Maybe I am addicted to computer-generated imagery especially after that jaw dropping non-stop special effect of Hellboy II, “The Dark Knight” looks a bit bland to me.  I am not sure how most audience feels about the 153 minutes film.  But isn’t it a bit too, lengthy, with too many gaps of how-you-wish-there-was-more-entertainment-per-minute?

Sure I could overlook the above easily.  I love the Batman franchise.  I really do.  Probably one of my favorite superheroes.  If I close my eyes and think of Batman, I see a strong association to the flying bats, I see the bat cave, I see Batman sleeping upside down like a bat, I see a bat mobile with absolute sleekness, I see fast moving fights, I see a Gotham City so dark so thugs infested that induces fear, I see my heart leaps when Batman appears from nowhere, and I see myself living in a fantasy world captivated by its creator.  As I opened my eyes and watched “The Dark Knight” in a theater, I saw Batman making a rather unglamorous entrance, I saw Batman standing on top of the modern IFC building in my birth town Hong Kong (read: where is the fantasy when I know that the building was officially opened in 2003?) having absolutely no animalistic association to bats or whatsoever throughout the film, my heart sank.  If Batman was to stand on top of the Petronas Towers in Kuala Lumpur, I would have thought of the film “Entrapment”.  In fact, I did think of that film briefly while I was watching “The Dark Knight”.

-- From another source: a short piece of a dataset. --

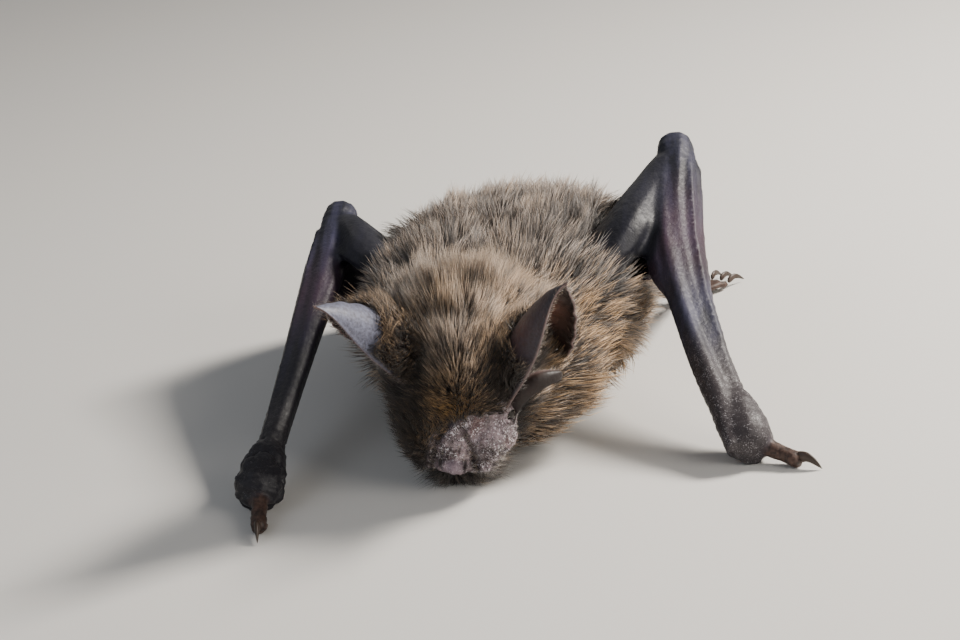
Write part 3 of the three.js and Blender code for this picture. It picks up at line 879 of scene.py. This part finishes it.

And maybe I am still an old school when it comes to comic book adaptation.  I want to see frame-by-frame scenes composition; I want to see a rather simple storyline and I want to feel with and for my hero.  Anyways …

Having said all of the above, I can understand why “The Dark Knight” has a mass appeal.  Over 90% of the population loves this film, why wouldn’t you?  Can the gross revenue of “The Dark Knight” overtake the original “Batman” (1989) by Tim Burton?  Only time can tell.

OK.  I am done.  Back to my recalibration process.